Written task | Repeat everything in the material exactly.

Dataset extract |
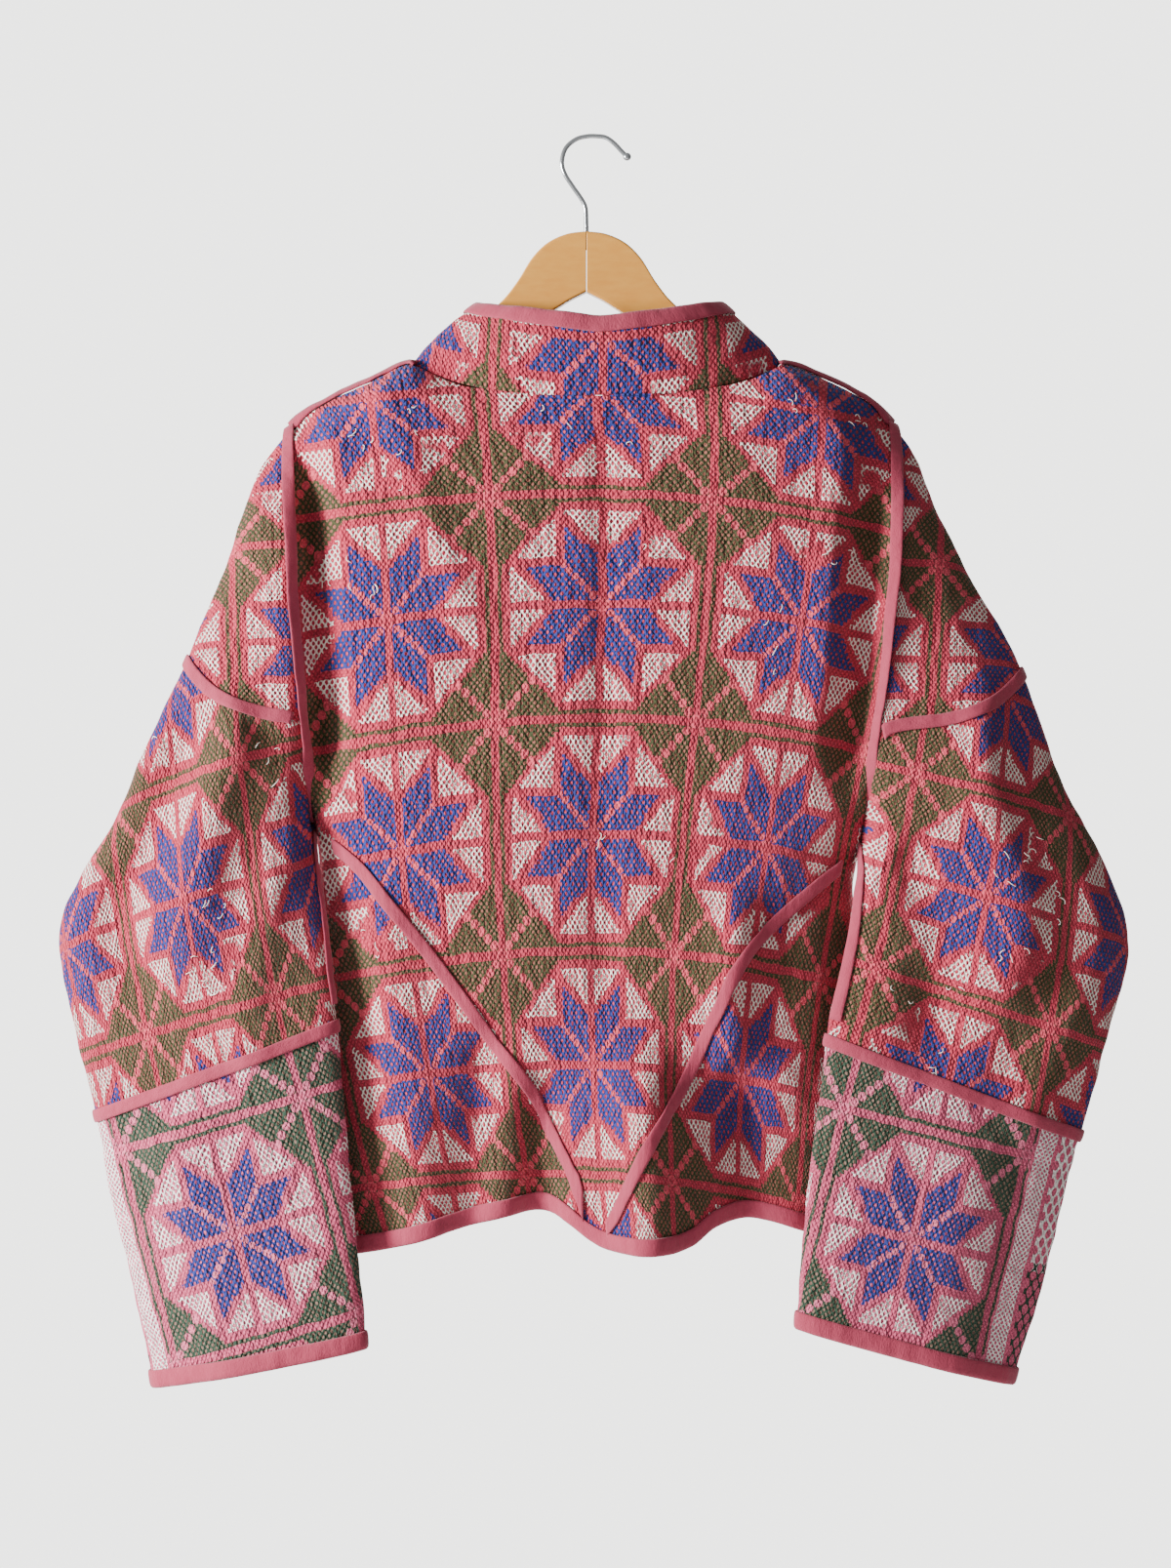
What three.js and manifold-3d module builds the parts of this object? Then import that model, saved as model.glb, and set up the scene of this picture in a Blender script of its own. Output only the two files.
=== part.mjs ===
// A kantha bomber jacket on a wooden hanger: a stand collar, a back cut by a V of two
// seams, dropped shoulders, two-piece sleeves, deep cuffs and bound seams and edges.
// Millimetres, +Z up. The back of the jacket faces -Y, the wearer's left is at -X.
// The origin is the inside top of the hook, where it hangs.
import * as THREE from 'three';
import Module from 'manifold-3d';

// Driving dimensions
const CLOTH = 2;               // wall of quilted cotton
const QUILT_RISE = 0.8;        // pillows of the quilting, in the outer face only
const QUILT_TILE = 150;        // one repeat of the stitched pattern
const SEAM_GAP = 0.3;          // between two pieces at a seam
const TAPE = 1.2;              // folded bias binding
const TAPE_LIFT = 0.65;        // an edge binding over the cloth that it wraps
const SEAM_TAPE_LIFT = 0.95;   // a flat binding over the seam that it covers
const SEAM_TAPE_WIDTH = 9;
const EDGE_TAPE_WIDTH = 11;
const TAPE_CLEAR = 1;          // between two bindings that meet
const EDGE_ROW = 12;           // the last row of a piece above a bound edge
const UNDERARM_GAP = 5;        // each piece stops this far from the point of the underarm
const FRONT_ARM_GAP = 0.9;     // the fronts stop this far from the sleeves
const ARM_STEPS = 12;          // samples from shoulder to underarm on each side of a sleeve
const SHOULDER_STEPS = 5;
const SIDE_POWER = 1.6;         // columns are closer together near the sides
const NECK_STEPS = 9;          // samples from centre back to shoulder on the neckline
const LOWER_STEPS = 8;         // samples from the V or underarm to the hem
const CROSS_STEP = 8;          // the armhole sample where the cross seam of a sleeve ends
const CUFF_SEAM = 8;           // row of the sleeve tables
const CUFF_END = 10;
const UNDERARM_ROUND = { from: -430, to: -492 }; // the side turns from open armhole to fold
const SHOULDER_ROUND = 20;     // height of the ridge that the cloth makes over the hanger
const NECK_ROUND = 60;
const TIP_ROW = 0.09;          // blunt end of the upper sleeve at the armhole
const UNDERARM_ROWS = [0.8, 0.6, 0.3]; // where the lower sleeve starts, from the underarm up
const APEX_BLUNT = 0.9;        // how close each piece beside the V comes to its lowest point
const ROWS = { upperSleeve: 5, lowerSleeve: 12, cuff: 4, collar: 4 };
const CUFF_EDGE_ROW = 0.13;    // the cuff's last row above its binding, in rows of the table
const FRONT_NECK_STEPS = 7;
const PATTERN = { backShift: 0.5, sleeveRows: 2.2, sleeveRound: 1.4, sleeveShift: 0.25 }; // in repeats
const ARMHOLE_TAPE_LIFT = 1.2;
const CROSS_TAPE_REACH = 0.2;  // of a sample's step, past the last full sample of a cross seam
// How much shorter a binding is than its seam
const TAPE_CUTS = { shoulderAtNeck: 6, shoulderAtArm: 8, armhole: 26, v: 14, sleeveAtUnderarm: 30 };

const NECK = { x: 2, halfWidth: 133, sideZ: -163, backZ: -189, frontZ: -214, backY: 44, frontY: 30 };
const COLLAR = {
  x: 4, halfWidth: 88, sideZ: -120, backZ: -133.5, frontZ: -165, backY: 40, frontY: 28, bulge: 4,
};
const FRONT_HALF_GAP = 3;      // from the centre front to each front's edge

// The shoulder line on each side, from the neck to the shoulder point
const SHOULDERS = [
  { x: -218, z: -208 }, { x: -209, z: -200.5 }, { x: -195, z: -192 }, { x: -169, z: -179 },
  { x: -131, z: -163 }, { x: 135, z: -163 }, { x: 166, z: -174 }, { x: 192, z: -187 },
  { x: 205, z: -197 }, { x: 213, z: -206 },
];

// The two diagonal seams of the back, from the underarms to the hem
const V_SEAM = [
  { x: -201, z: -496 }, { x: -169, z: -520 }, { x: -144, z: -550 }, { x: -116, z: -584 },
  { x: -75, z: -639 }, { x: -44, z: -681 }, { x: -27, z: -715 }, { x: -13, z: -746 },
  { x: 1, z: -785 }, { x: 35, z: -721 }, { x: 62, z: -674 }, { x: 86, z: -625 },
  { x: 97, z: -600 }, { x: 114, z: -574 }, { x: 152, z: -540 }, { x: 190, z: -510 },
];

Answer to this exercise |
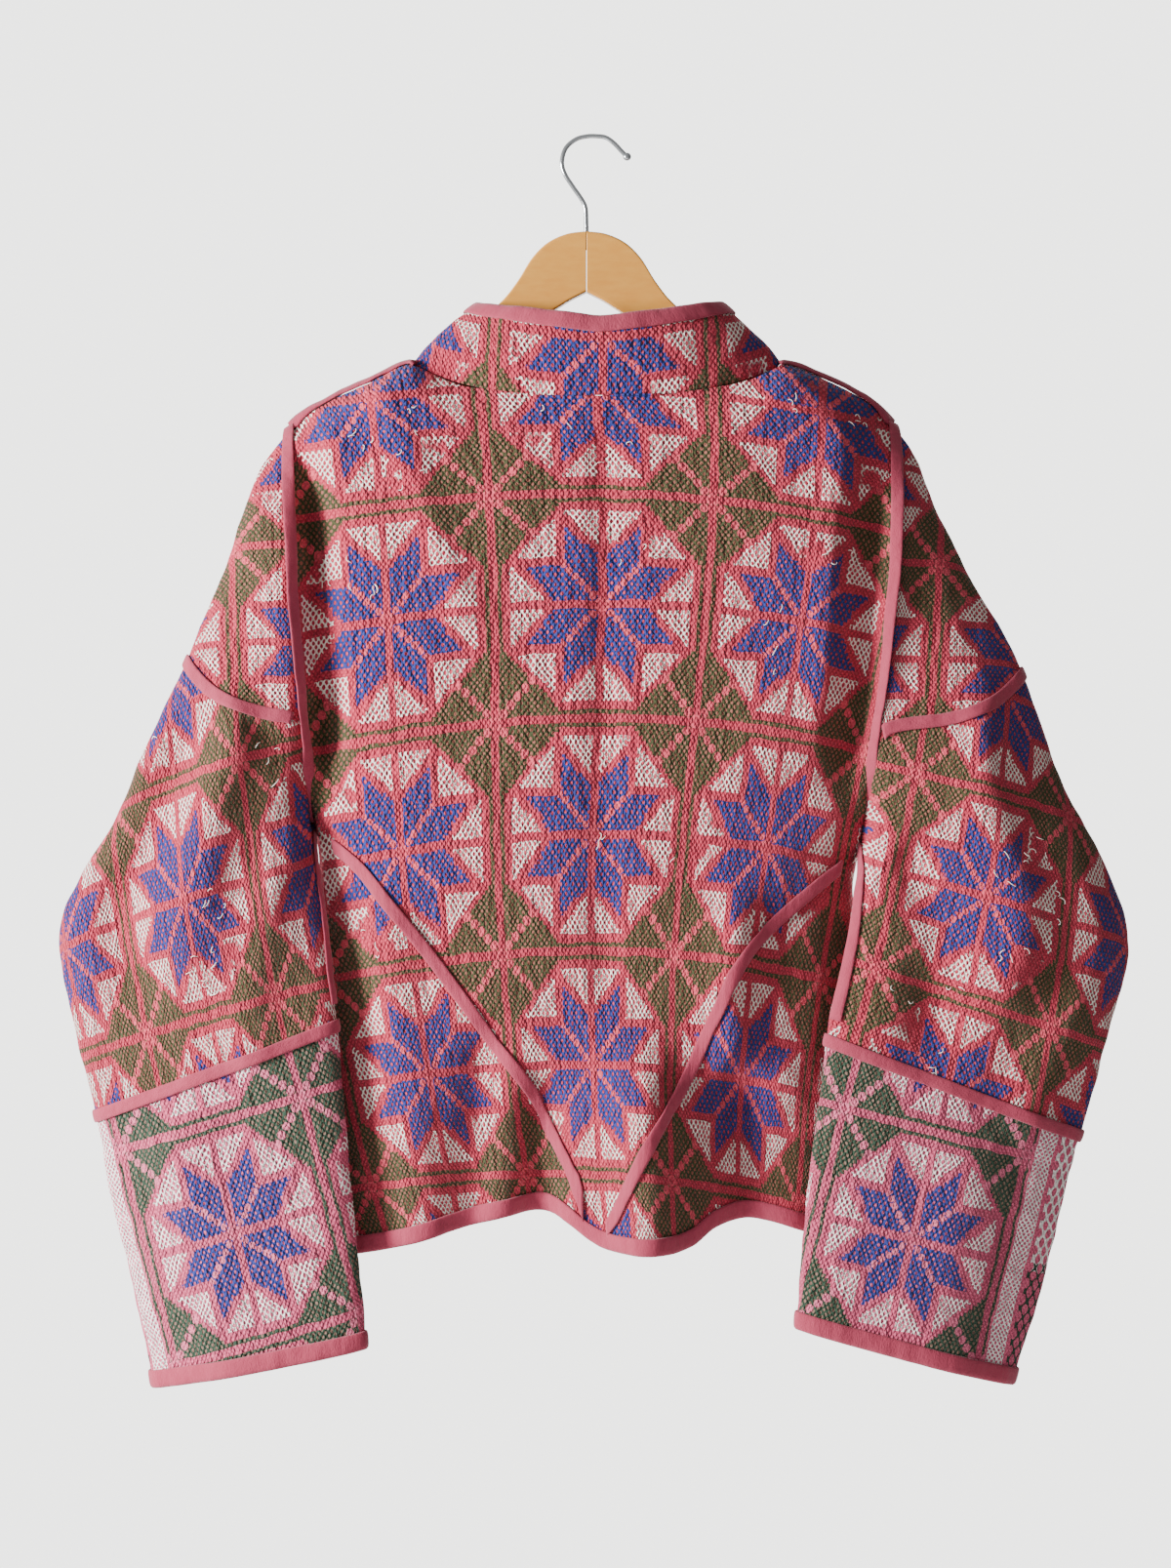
What three.js and manifold-3d module builds the parts of this object? Then import that model, saved as model.glb, and set up the scene of this picture in a Blender script of its own. Output only the two files.
=== part.mjs ===
// A kantha bomber jacket on a wooden hanger: a stand collar, a back cut by a V of two
// seams, dropped shoulders, two-piece sleeves, deep cuffs and bound seams and edges.
// Millimetres, +Z up. The back of the jacket faces -Y, the wearer's left is at -X.
// The origin is the inside top of the hook, where it hangs.
import * as THREE from 'three';
import Module from 'manifold-3d';

// Driving dimensions
const CLOTH = 2;               // wall of quilted cotton
const QUILT_RISE = 0.8;        // pillows of the quilting, in the outer face only
const QUILT_TILE = 150;        // one repeat of the stitched pattern
const SEAM_GAP = 0.3;          // between two pieces at a seam
const TAPE = 1.2;              // folded bias binding
const TAPE_LIFT = 0.65;        // an edge binding over the cloth that it wraps
const SEAM_TAPE_LIFT = 0.95;   // a flat binding over the seam that it covers
const SEAM_TAPE_WIDTH = 9;
const EDGE_TAPE_WIDTH = 11;
const TAPE_CLEAR = 1;          // between two bindings that meet
const EDGE_ROW = 12;           // the last row of a piece above a bound edge
const UNDERARM_GAP = 5;        // each piece stops this far from the point of the underarm
const FRONT_ARM_GAP = 0.9;     // the fronts stop this far from the sleeves
const ARM_STEPS = 12;          // samples from shoulder to underarm on each side of a sleeve
const SHOULDER_STEPS = 5;
const SIDE_POWER = 1.6;         // columns are closer together near the sides
const NECK_STEPS = 9;          // samples from centre back to shoulder on the neckline
const LOWER_STEPS = 8;         // samples from the V or underarm to the hem
const CROSS_STEP = 8;          // the armhole sample where the cross seam of a sleeve ends
const CUFF_SEAM = 8;           // row of the sleeve tables
const CUFF_END = 10;
const UNDERARM_ROUND = { from: -430, to: -492 }; // the side turns from open armhole to fold
const SHOULDER_ROUND = 20;     // height of the ridge that the cloth makes over the hanger
const NECK_ROUND = 60;
const TIP_ROW = 0.09;          // blunt end of the upper sleeve at the armhole
const UNDERARM_ROWS = [0.8, 0.6, 0.3]; // where the lower sleeve starts, from the underarm up
const APEX_BLUNT = 0.9;        // how close each piece beside the V comes to its lowest point
const ROWS = { upperSleeve: 5, lowerSleeve: 12, cuff: 4, collar: 4 };
const CUFF_EDGE_ROW = 0.13;    // the cuff's last row above its binding, in rows of the table
const FRONT_NECK_STEPS = 7;
const PATTERN = { backShift: 0.5, sleeveRows: 2.2, sleeveRound: 1.4, sleeveShift: 0.25 }; // in repeats
const ARMHOLE_TAPE_LIFT = 1.2;
const CROSS_TAPE_REACH = 0.2;  // of a sample's step, past the last full sample of a cross seam
// How much shorter a binding is than its seam
const TAPE_CUTS = { shoulderAtNeck: 6, shoulderAtArm: 8, armhole: 26, v: 14, sleeveAtUnderarm: 30 };

const NECK = { x: 2, halfWidth: 133, sideZ: -163, backZ: -189, frontZ: -214, backY: 44, frontY: 30 };
const COLLAR = {
  x: 4, halfWidth: 88, sideZ: -120, backZ: -133.5, frontZ: -165, backY: 40, frontY: 28, bulge: 4,
};
const FRONT_HALF_GAP = 3;      // from the centre front to each front's edge

// The shoulder line on each side, from the neck to the shoulder point
const SHOULDERS = [
  { x: -218, z: -208 }, { x: -209, z: -200.5 }, { x: -195, z: -192 }, { x: -169, z: -179 },
  { x: -131, z: -163 }, { x: 135, z: -163 }, { x: 166, z: -174 }, { x: 192, z: -187 },
  { x: 205, z: -197 }, { x: 213, z: -206 },
];

// The two diagonal seams of the back, from the underarms to the hem
const V_SEAM = [
  { x: -201, z: -496 }, { x: -169, z: -520 }, { x: -144, z: -550 }, { x: -116, z: -584 },
  { x: -75, z: -639 }, { x: -44, z: -681 }, { x: -27, z: -715 }, { x: -13, z: -746 },
  { x: 1, z: -785 }, { x: 35, z: -721 }, { x: 62, z: -674 }, { x: 86, z: -625 },
  { x: 97, z: -600 }, { x: 114, z: -574 }, { x: 152, z: -540 }, { x: 190, z: -510 },
];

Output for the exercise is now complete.